#### Objective:
Each line below should be reproduced without any alteration.

#### Dataset section:
-- START --

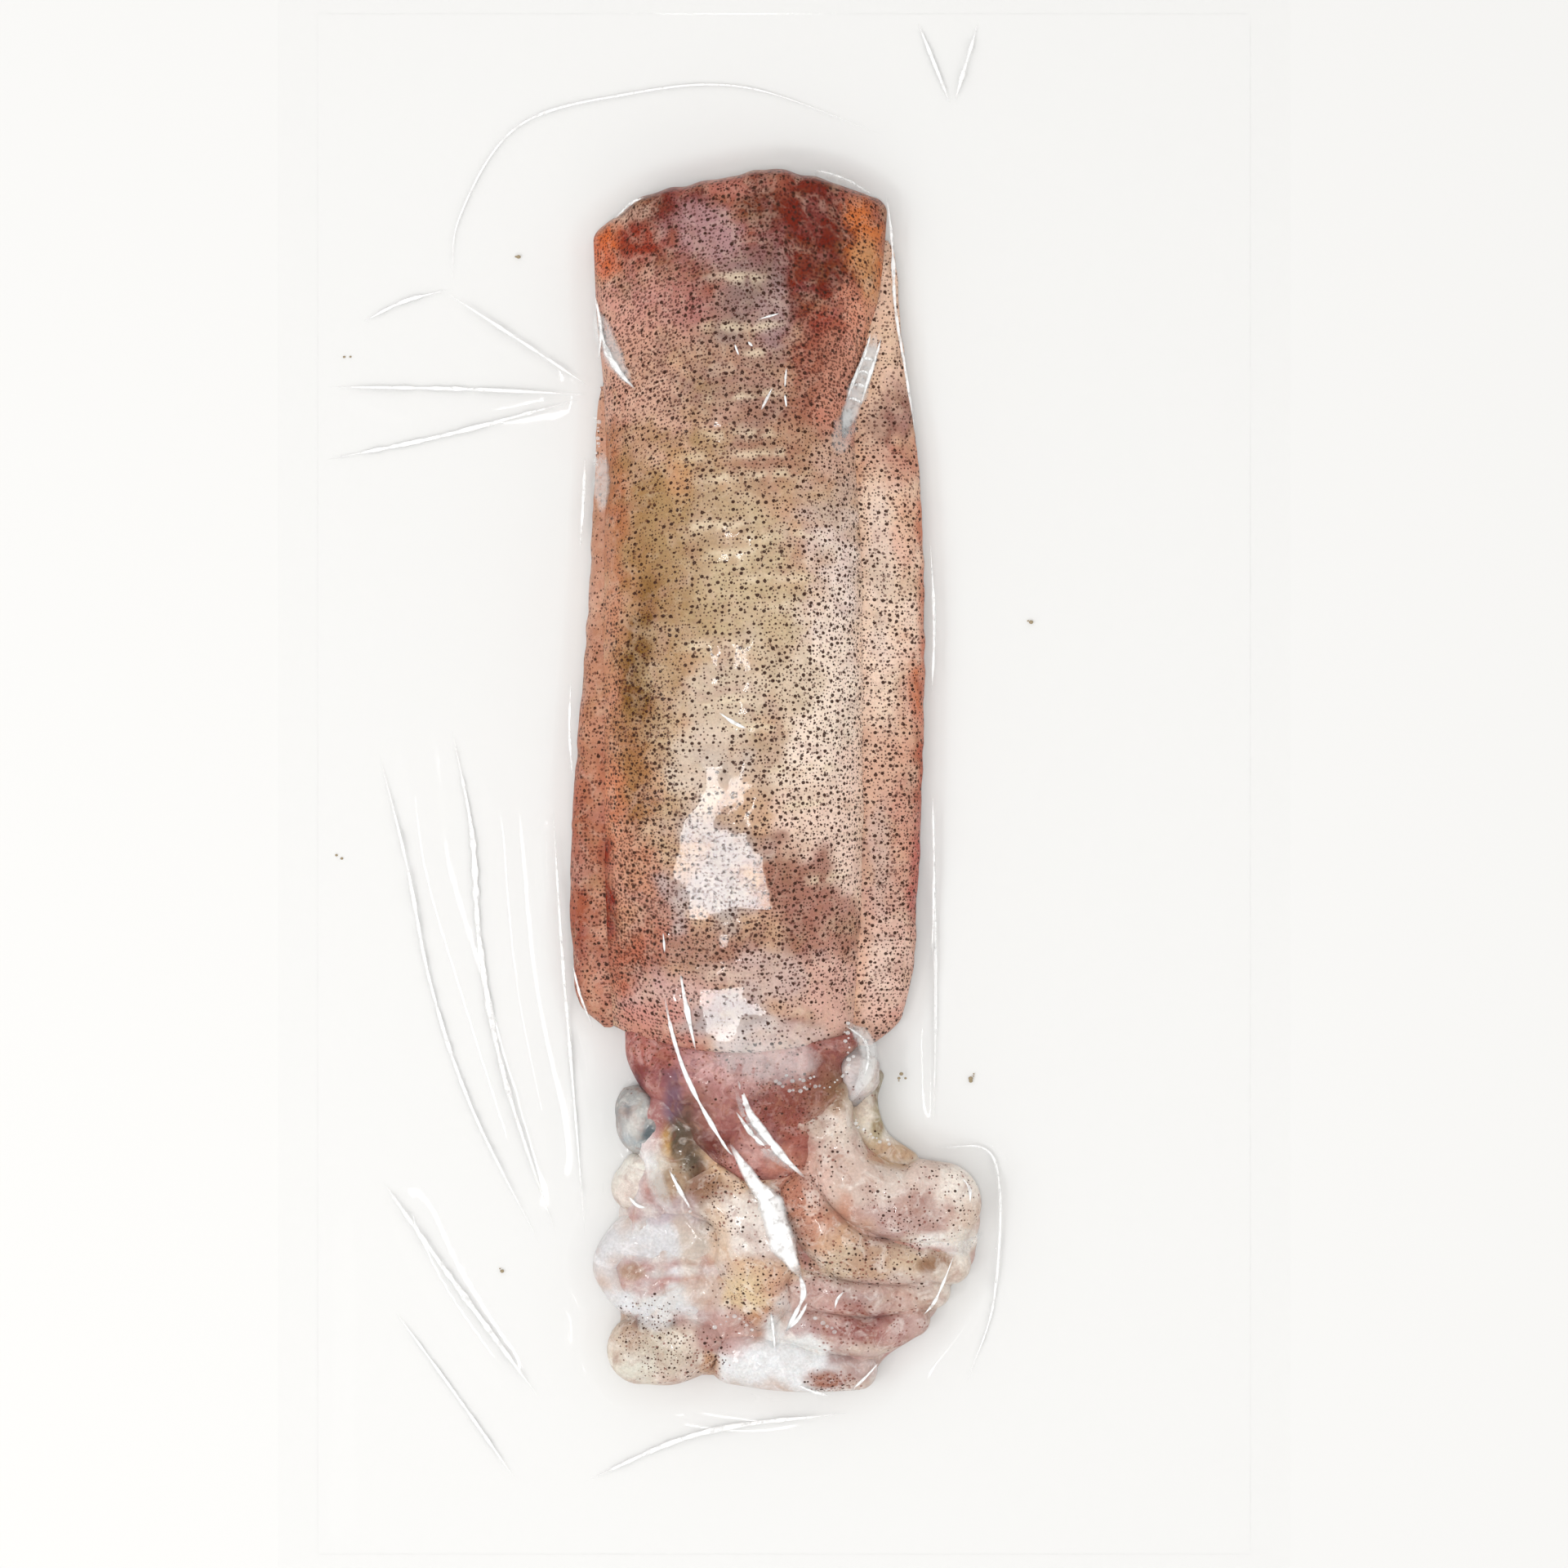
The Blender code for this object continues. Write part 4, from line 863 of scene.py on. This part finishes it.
def make_weld():
    """Pressed seal round the pouch, where the two webs are melted into one stiff band."""
    corner = 3.0
    section = ((0.0, 0.08), (0.1, 0.05), (WELD_WIDTH, 0.05), (WELD_WIDTH, 0.12), (WELD_WIDTH - 0.2, 0.16),
               (0.3, 0.16))
    rings = []
    for quarter, signs in enumerate(((1, 1), (-1, 1), (-1, -1), (1, -1))):
        for turn in np.radians(np.arange(0, 91, 15)) + quarter * math.pi / 2:
            rings.append([(*(sign * (half - max(inward, corner)) + part * max(corner - inward, 0.02)
                             for sign, half, part in zip(signs, POUCH_HALF, (math.cos(turn), math.sin(turn)))), z)
                          for inward, z in section])
    count, around = len(rings), len(section)
    faces = [(k * around + j, k * around + (j + 1) % around, (k + 1) % count * around + (j + 1) % around,
              (k + 1) % count * around + j) for k in range(count) for j in range(around)]
    weld = outward(new_piece("film_weld", np.reshape(rings, (-1, 3)), faces, "pouch"))
    weld.data.polygons.foreach_set("use_smooth", [False] * len(weld.data.polygons))
    return weld


# Chains of small bubbles squeezed under the film, and crumbs of brown skin in the margin.
BUBBLE_CHAINS = (
    ((15.4, -59), (15.4, -63), (16.4, -67), (14.4, -71), (10.8, -74), (6.4, -73.6), (2, -74.6), (-2, -72.6)),
    ((7, -71), (4, -72), (1, -71.4)), ((-27.4, -95.6), (-25, -100), (-23.4, -104)), ((17, -82), (21, -86), (26, -88)),
    ((-16.6, -133), (-12, -130), (-8, -133)), ((8, -131), (10.6, -133), (12.4, -134)),
    ((-46, 90), (-45.6, 84), (-46, 78)),
)
CRUMBS = ((28, -72.4), (45.8, -72.4), (46.4, -71.8), (-66, 130), (-108, 106), (-110, -18), (60, 40), (-70, -120),
          (29, -71.8))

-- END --

#### Result:
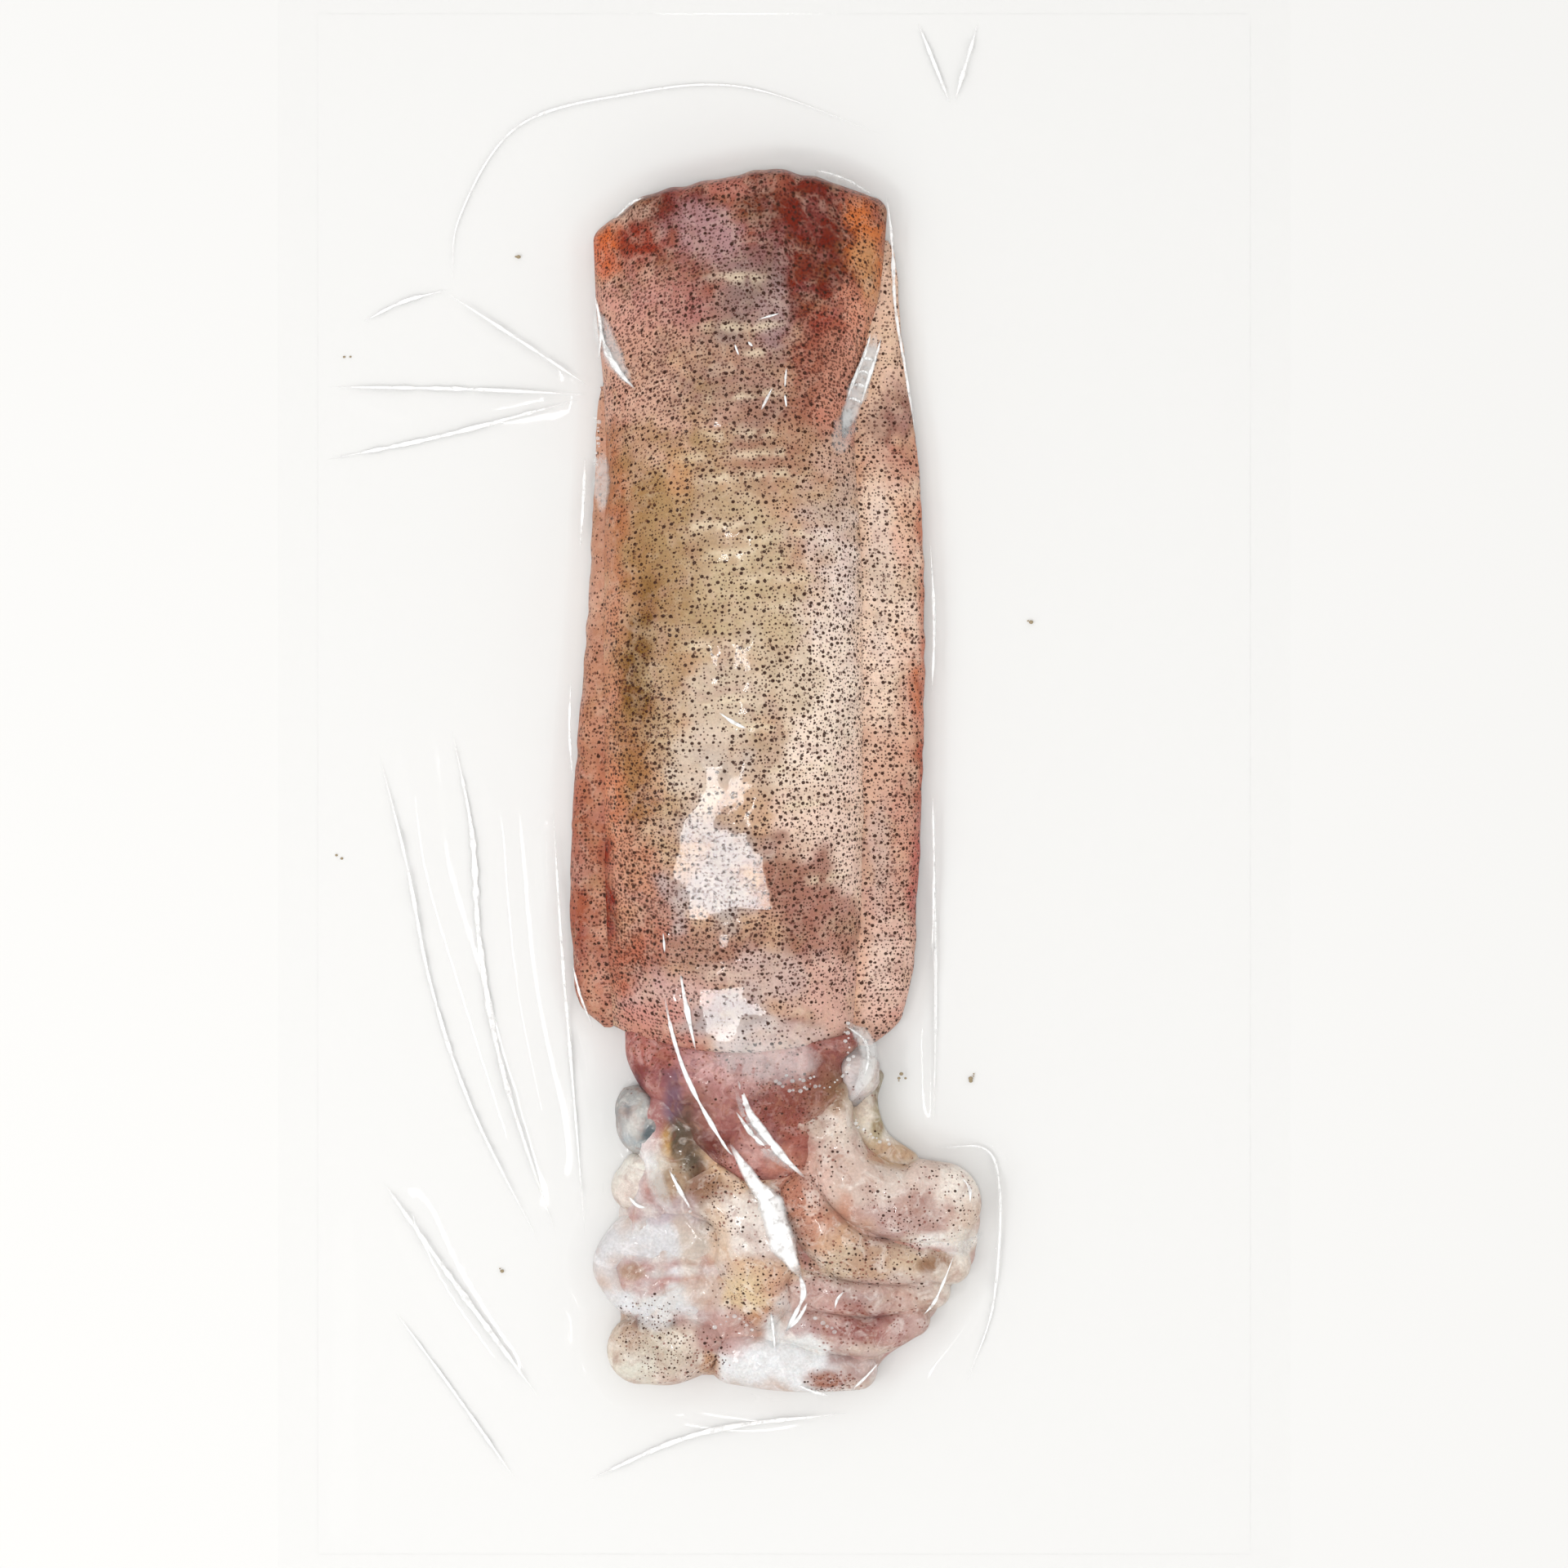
The Blender code for this object continues. Write part 4, from line 863 of scene.py on. This part finishes it.
def make_weld():
    """Pressed seal round the pouch, where the two webs are melted into one stiff band."""
    corner = 3.0
    section = ((0.0, 0.08), (0.1, 0.05), (WELD_WIDTH, 0.05), (WELD_WIDTH, 0.12), (WELD_WIDTH - 0.2, 0.16),
               (0.3, 0.16))
    rings = []
    for quarter, signs in enumerate(((1, 1), (-1, 1), (-1, -1), (1, -1))):
        for turn in np.radians(np.arange(0, 91, 15)) + quarter * math.pi / 2:
            rings.append([(*(sign * (half - max(inward, corner)) + part * max(corner - inward, 0.02)
                             for sign, half, part in zip(signs, POUCH_HALF, (math.cos(turn), math.sin(turn)))), z)
                          for inward, z in section])
    count, around = len(rings), len(section)
    faces = [(k * around + j, k * around + (j + 1) % around, (k + 1) % count * around + (j + 1) % around,
              (k + 1) % count * around + j) for k in range(count) for j in range(around)]
    weld = outward(new_piece("film_weld", np.reshape(rings, (-1, 3)), faces, "pouch"))
    weld.data.polygons.foreach_set("use_smooth", [False] * len(weld.data.polygons))
    return weld


# Chains of small bubbles squeezed under the film, and crumbs of brown skin in the margin.
BUBBLE_CHAINS = (
    ((15.4, -59), (15.4, -63), (16.4, -67), (14.4, -71), (10.8, -74), (6.4, -73.6), (2, -74.6), (-2, -72.6)),
    ((7, -71), (4, -72), (1, -71.4)), ((-27.4, -95.6), (-25, -100), (-23.4, -104)), ((17, -82), (21, -86), (26, -88)),
    ((-16.6, -133), (-12, -130), (-8, -133)), ((8, -131), (10.6, -133), (12.4, -134)),
    ((-46, 90), (-45.6, 84), (-46, 78)),
)
CRUMBS = ((28, -72.4), (45.8, -72.4), (46.4, -71.8), (-66, 130), (-108, 106), (-110, -18), (60, 40), (-70, -120),
          (29, -71.8))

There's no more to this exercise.